Critically damped systems return to equilibrium or the steady-state value without overshooting (oscillating) and in the quickest possible time.
While under-damped systems oscillate around the equilibrium before settling, critically damped systems do not. They approach the equilibrium directly, with the quickest response time that avoids oscillation.
For a second-order linear homogeneous differential equation describing a system, the critically damped state produces two equal real roots. This results in a solution that’s a combination of exponential decay terms.
Application Examples: - Vehicle Suspension: In cars, the shock absorbers aim to be critically damped to provide a comfortable ride by quickly absorbing bumps without causing the car to oscillate. - Electronics: In circuit design, critically damped responses are preferred for signal processing where the signal needs to settle quickly without overshooting.

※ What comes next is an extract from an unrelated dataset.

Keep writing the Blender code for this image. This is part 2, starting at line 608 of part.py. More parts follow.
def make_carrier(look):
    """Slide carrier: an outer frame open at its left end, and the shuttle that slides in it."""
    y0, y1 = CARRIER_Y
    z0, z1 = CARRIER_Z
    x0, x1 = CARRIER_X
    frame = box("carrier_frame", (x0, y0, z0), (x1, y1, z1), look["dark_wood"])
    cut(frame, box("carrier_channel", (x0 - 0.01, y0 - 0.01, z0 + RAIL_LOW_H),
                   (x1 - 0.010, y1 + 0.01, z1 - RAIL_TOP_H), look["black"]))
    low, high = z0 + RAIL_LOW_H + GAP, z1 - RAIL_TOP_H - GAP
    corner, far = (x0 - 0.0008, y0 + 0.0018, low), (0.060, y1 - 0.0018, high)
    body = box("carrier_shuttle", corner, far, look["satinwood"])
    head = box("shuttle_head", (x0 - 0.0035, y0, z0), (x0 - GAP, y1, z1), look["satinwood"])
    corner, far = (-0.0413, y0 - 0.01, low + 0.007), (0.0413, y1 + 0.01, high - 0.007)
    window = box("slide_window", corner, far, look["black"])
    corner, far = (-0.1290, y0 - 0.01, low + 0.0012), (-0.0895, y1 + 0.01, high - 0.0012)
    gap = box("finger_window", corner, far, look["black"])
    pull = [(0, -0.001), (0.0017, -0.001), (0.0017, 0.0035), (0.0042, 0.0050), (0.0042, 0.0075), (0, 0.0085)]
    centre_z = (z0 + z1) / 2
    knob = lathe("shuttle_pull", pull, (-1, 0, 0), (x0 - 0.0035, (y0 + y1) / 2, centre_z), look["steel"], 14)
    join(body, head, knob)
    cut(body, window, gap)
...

The Over-damped Case represents a situation where the damping is excessive, leading to a slow return to equilibrium.
Over-damped systems return to equilibrium slower than both critically damped and under-damped systems, with no overshooting.
For the second-order linear homogeneous differential equation describing such a system, the over-damped state produces two distinct real roots. This results in a response combining two distinct exponential decay terms.

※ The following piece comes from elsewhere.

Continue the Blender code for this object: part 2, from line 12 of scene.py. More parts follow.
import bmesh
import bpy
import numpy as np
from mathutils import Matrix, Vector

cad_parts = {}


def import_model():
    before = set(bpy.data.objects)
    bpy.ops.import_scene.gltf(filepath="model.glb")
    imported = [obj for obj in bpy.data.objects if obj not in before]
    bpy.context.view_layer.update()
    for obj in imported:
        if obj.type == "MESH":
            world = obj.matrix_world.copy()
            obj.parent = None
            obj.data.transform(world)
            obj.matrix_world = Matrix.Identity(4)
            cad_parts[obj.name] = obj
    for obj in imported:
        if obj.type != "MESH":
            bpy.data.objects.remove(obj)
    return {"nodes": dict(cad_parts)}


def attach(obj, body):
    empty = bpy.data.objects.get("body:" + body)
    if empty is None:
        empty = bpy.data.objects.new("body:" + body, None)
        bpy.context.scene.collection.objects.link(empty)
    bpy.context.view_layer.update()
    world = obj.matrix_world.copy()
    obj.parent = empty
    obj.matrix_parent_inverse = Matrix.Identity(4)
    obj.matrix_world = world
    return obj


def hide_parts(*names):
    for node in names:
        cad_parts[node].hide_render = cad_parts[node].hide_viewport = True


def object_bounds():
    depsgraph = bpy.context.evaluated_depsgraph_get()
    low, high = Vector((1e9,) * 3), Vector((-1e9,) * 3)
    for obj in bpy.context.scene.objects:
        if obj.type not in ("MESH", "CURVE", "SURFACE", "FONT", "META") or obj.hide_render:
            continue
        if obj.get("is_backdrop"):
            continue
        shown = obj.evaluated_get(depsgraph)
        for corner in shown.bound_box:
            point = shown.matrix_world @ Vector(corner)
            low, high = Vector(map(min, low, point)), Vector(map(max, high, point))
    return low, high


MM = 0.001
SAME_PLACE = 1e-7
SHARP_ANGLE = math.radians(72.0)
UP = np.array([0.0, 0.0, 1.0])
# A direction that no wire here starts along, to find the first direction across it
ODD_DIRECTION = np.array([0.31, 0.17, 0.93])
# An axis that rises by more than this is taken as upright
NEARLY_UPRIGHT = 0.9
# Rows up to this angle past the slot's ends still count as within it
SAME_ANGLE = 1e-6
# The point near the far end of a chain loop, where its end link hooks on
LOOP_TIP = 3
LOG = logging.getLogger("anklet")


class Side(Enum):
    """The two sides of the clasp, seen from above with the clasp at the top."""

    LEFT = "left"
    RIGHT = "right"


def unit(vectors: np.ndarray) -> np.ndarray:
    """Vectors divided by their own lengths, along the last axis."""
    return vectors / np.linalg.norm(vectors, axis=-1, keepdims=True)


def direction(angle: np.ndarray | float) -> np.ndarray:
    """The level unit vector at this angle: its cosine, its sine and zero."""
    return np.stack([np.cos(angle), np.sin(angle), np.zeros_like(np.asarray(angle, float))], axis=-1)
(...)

There are cases where over-damping is intentional. In some sensitive equipment or processes, oscillation (even if it’s minor) can be harmful or undesirable, making a slower return to equilibrium an acceptable trade-off. The over-damped case underscores the need for careful consideration in control and system design. While it might appear suboptimal due to its slow response, in certain contexts, this deliberate delay is crucial for maintaining safety and functionality
Application Examples: - Door Closers: Many commercial door closers are over-damped to ensure that doors close completely without slamming or bouncing back. - Safety Systems: Certain safety mechanisms might employ over-damping to guarantee a gentle, albeit slower, return to a safe state.